Common Questions about Cash to Close
Tips for Managing Cash to Close Funds
- Determine Your Budget:
- Before you start the home-buying process, it’s important to establish a budget. By doing this, you can determine how much money you have available for the cash to close funds.
- It’s also essential to consider all other costs related to home buying, such as closing costs, property taxes, and insurance.
- Track All Expenses:
- Throughout the home-buying process, it’s essential to keep track of all expenses, including down payment, closing costs, moving expenses, and repairs.
- By doing this, you can monitor your spending and ensure you don’t exceed your budget before the closing date.
- Don’t Overlook Small Expenses:
- While it’s easy to focus on the significant expenses involved in home buying, such as the down payment and closing costs, there are many small expenses to consider as well, such as appraisal fees, inspection fees, and title insurance.
- Make sure to factor in these expenses when calculating your cash to close funds.

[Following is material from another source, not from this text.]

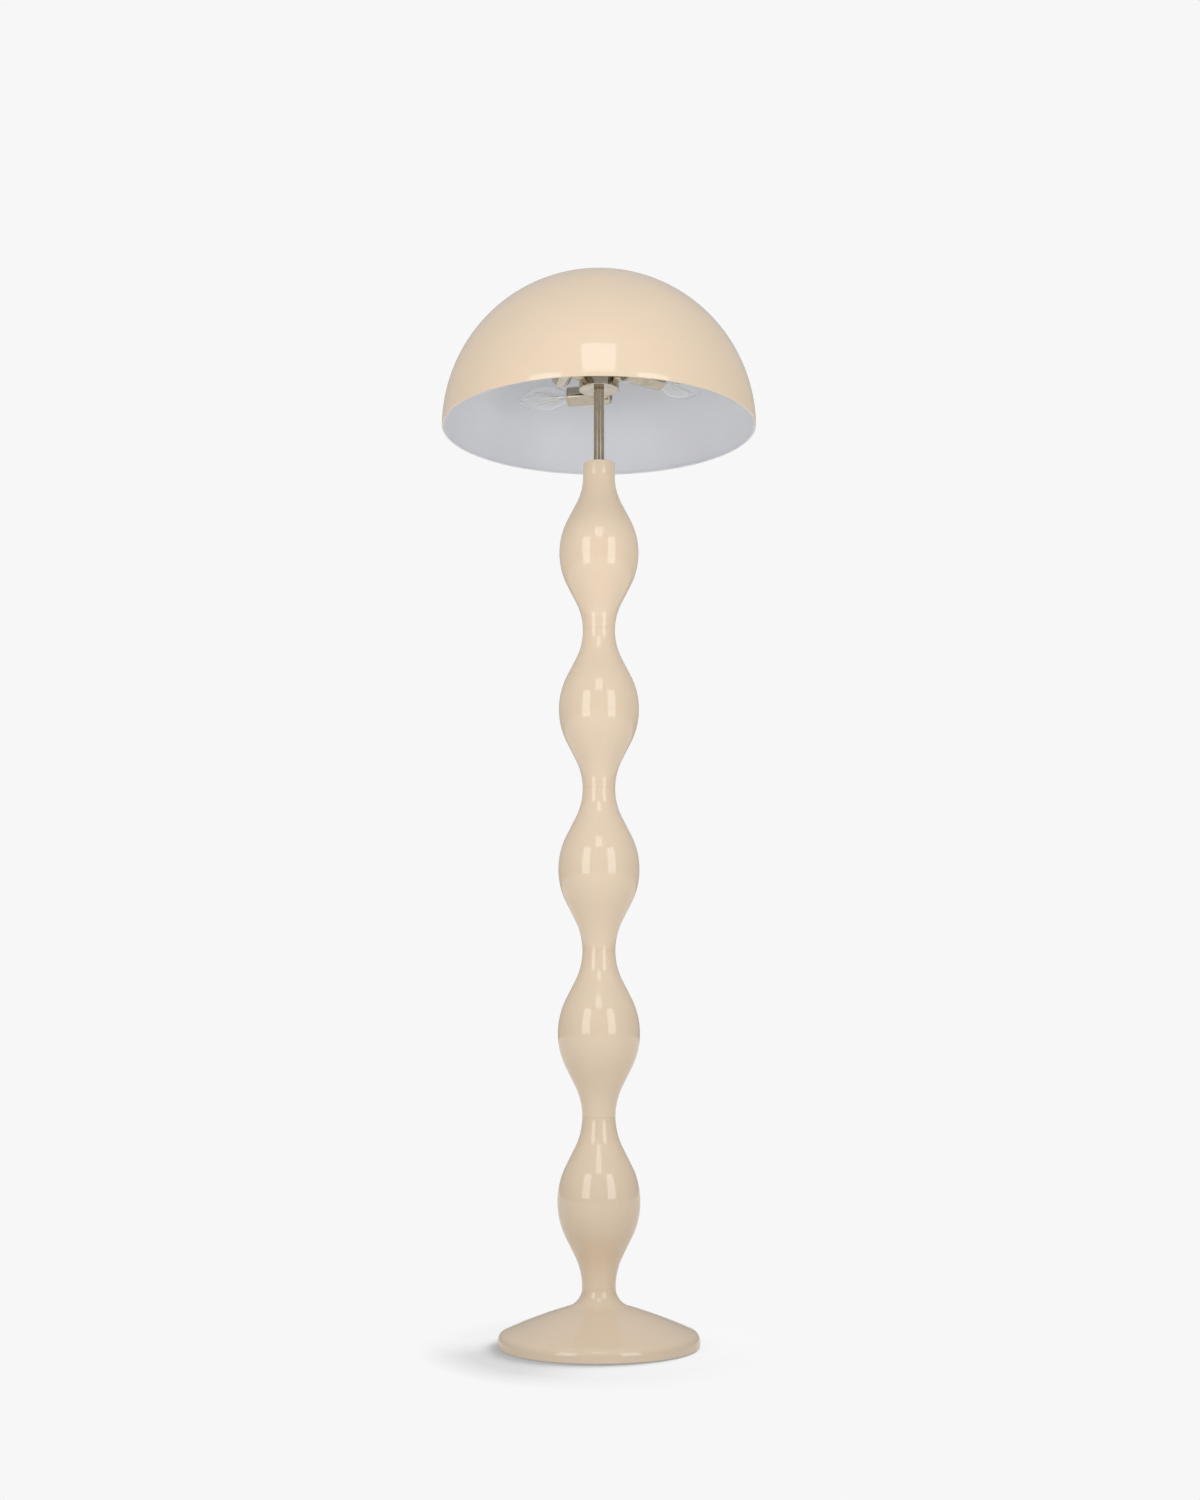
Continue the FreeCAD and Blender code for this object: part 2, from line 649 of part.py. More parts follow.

- Negotiate with the Seller:
- In some cases, it may be possible to negotiate with the seller to reduce your cash to close funds.
- For example, you could ask the seller to pay for some of the closing costs or to include certain appliances or fixtures in the sale.
- Plan for Unexpected Expenses:
- It’s essential to have a contingency plan in place if something unexpected arises.
- This could involve setting aside some extra cash or having a backup financing option.
- Avoid Draining Your Savings:
- While it’s important to have enough cash to close funds, it’s equally important not to drain your savings completely.
- It’s a good idea to keep some cushion in your savings account in case of emergencies.
- Seek Financial Advice:
- If you’re unsure about how to manage your cash to close funds, consider seeking advice from a financial advisor.
- They can help you develop a budget and advise you on managing your funds best.
By following these tips, you can effectively manage your cash to close funds and ensure a smooth home-buying process.